Il n’en sera malheureusement rien car les Strokes ne sont pas une histoire de haine mais une histoire d’indifférence. A aucun moment, il ne s’agira de se battre pour imposer sa vision ou de poser ses trippes sur la table en hurlant que telle chanson doit prendre telle direction et qu’il n’en sera pas autrement sous peine de voir les portes claquer et les Converses voler. Les Strokes ne sont pas les Smiths. Il n’y a pas d’implication. Le problème n’est pas que Julian Casablancas n’ait pas participé à l’écriture – il n’aurait pas été le premier à déléguer ou à momentanément se désengager du processus créatif –, le problème est qu’il n’a pas nommé de remplaçant et que le groupe se retrouve seul comme des enfants à qui on aurait dit « amusez-vous mais soyez sages ». La tragédie de « Angles » se trouve dans ce « s » inopportun, dans ce « s » qui souligne à chaque instant un profond manque de vision.
Pire qu’un best of des deux périodes des Strokes, « Angles » est un best of de toutes les expériences et de toutes les influences de ses cinq membres (et ce parfois au sein d’une même chanson, comme cet inaugural « Machu Picchu » qui mélange dans la même gamelle sale : reggae funky, Duran Duran, Vampire Weekend, samples microsoftiens et références à Lady Gaga).
Il ne s’agit pas de faire un procès d’intention aux membres. Chacun réagit aux situations comme il le peut et il y a certainement plus d’humanité chez les Strokes que chez les groupes qui font semblant de rester « amis » ou qui n’ont pas le recul nécessaire pour limiter la casse sociale. Mais ce manque d’envie plombe sans cesse l’écoute : le fait que chacun puisse imposer ce qu’il veut quand il veut n’implique non pas des valeurs d’équités permanentes mais une impression tenace de lassitude et d’absence d’engagement : – Dis moi Nick, pas de soucis si je pouille ta chanson en me la jouant crooner à la Sinatra ? J’ai une quote de folie à placer « I look for you and you look for me » ! – Non fait toi plaisir Julian, en revanche de mon côté je callerai bien un truc en mode Radiohead va au cirque – Heu et ça vous dérange pas si je rajoute un peu de vibraphone et si on réenregistre l’ensemble sur cassette – Bien sûr que ça nous dérange Albert ! Non je rigole, l’important c’est qu’on ne s’engueule pas ! Et puis, de toute façon c’est pas comme si on se sentait vraiment concerné par le résultat final (« Call Me Back »).

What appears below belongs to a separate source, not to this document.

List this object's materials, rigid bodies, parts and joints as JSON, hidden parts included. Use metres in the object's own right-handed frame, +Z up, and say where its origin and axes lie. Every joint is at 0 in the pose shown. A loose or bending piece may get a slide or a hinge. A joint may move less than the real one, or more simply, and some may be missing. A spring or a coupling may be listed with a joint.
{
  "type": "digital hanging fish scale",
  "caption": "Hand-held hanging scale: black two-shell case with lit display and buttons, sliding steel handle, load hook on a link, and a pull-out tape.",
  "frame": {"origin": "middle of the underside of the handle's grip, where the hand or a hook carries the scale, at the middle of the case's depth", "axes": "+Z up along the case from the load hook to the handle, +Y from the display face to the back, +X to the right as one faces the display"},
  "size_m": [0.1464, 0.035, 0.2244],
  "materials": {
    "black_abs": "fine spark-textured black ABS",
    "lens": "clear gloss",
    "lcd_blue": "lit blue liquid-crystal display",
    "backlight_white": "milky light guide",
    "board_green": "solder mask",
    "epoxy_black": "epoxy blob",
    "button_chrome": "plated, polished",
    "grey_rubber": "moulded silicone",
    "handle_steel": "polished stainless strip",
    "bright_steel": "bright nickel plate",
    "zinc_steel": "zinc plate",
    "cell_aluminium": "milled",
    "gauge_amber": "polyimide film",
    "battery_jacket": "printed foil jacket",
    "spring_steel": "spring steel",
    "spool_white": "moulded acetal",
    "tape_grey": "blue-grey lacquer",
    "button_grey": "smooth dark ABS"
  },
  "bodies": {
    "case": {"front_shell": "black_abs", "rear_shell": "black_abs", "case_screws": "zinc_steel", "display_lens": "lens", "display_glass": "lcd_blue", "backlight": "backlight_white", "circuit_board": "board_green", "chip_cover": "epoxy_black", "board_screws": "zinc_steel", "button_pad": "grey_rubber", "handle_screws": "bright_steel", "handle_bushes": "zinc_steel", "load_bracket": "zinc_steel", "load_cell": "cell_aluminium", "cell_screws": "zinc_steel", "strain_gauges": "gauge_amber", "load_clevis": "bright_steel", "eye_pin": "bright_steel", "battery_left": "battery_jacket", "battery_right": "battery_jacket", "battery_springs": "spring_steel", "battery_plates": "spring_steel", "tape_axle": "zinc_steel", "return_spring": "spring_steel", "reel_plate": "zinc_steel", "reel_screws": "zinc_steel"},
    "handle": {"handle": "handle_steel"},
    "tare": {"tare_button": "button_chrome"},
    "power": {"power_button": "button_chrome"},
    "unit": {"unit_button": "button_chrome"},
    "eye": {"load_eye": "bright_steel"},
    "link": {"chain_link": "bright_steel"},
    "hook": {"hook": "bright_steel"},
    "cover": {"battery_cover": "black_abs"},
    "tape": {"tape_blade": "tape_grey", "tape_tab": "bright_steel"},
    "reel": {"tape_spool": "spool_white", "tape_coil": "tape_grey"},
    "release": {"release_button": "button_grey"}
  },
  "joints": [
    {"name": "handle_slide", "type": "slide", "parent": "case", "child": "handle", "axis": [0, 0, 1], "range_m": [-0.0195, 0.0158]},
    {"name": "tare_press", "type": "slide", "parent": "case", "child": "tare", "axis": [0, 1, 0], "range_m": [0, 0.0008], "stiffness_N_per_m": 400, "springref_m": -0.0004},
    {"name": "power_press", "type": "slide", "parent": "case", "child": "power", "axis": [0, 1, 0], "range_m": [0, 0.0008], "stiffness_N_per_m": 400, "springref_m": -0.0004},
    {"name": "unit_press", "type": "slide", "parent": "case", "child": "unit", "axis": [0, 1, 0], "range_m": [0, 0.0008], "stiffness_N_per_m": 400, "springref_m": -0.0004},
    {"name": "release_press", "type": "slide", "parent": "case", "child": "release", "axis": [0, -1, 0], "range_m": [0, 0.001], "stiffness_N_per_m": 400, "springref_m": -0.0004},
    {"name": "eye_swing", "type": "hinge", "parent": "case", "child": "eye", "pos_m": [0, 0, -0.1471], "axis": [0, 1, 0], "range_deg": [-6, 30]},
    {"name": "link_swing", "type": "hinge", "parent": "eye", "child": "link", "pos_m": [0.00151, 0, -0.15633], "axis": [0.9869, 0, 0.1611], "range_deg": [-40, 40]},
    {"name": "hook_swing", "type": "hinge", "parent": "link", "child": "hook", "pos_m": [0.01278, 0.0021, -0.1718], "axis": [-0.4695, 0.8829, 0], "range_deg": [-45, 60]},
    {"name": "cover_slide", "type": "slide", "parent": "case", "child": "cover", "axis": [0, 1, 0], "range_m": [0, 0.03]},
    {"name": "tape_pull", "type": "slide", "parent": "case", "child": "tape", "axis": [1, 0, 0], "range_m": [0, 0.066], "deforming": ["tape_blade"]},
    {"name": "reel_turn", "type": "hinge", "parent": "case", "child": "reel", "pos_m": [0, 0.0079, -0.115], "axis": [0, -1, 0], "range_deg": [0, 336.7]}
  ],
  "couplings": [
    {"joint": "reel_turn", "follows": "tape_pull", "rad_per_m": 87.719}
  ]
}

On en revient toujours au même problème, The Strokes prétendent sortir un album démocratique mais oublient la moitié de la définition : si le peuple est bien ici souverain, il n’a néanmoins jamais élu de représentant !
Et pourtant, malgré ce détachement, malgré cette démocratie où l’on ne voterait que les jours où le soleil ne nous a pas emmené loin de la ville, le quintet américain arrive régulièrement le temps d’un refrain ou d’un pont à trouver le juste milieu entre référence et renouvellement émotionnel (l’influence de The Cars sur « Two Kinds of Happiness » ; les gimmicks rock enfin parfaitement intégré sur le très réussi « Taken For A Fool » et sa rythmique ambitieuse).
Il faut peut-être devenir volage pour apprécier « Angles », pour sautiller entre Air (« Games ») et Thin Lizzy (« Gratisfaction »), pour trouver pertinents les rapprochements entre les claviers eighties et les riffs héroïques de « Metabolism ».
Entre la démocratie et le consensus mou, entre la liberté et le désintérêt général, il y a toujours un homme qui se dresse et qui indique la route tout en lissant les angles. « Under Cover Of Darkness », où la tension se rematérialise enfin au niveau de la chanson, est comme par hasard le seul titre où Julian Casablancas a donné le la dès la composition. On ne pourra alors s’empêcher d’y voir une métaphore de l’importance de l’Homme dans le fonctionnement des organisations.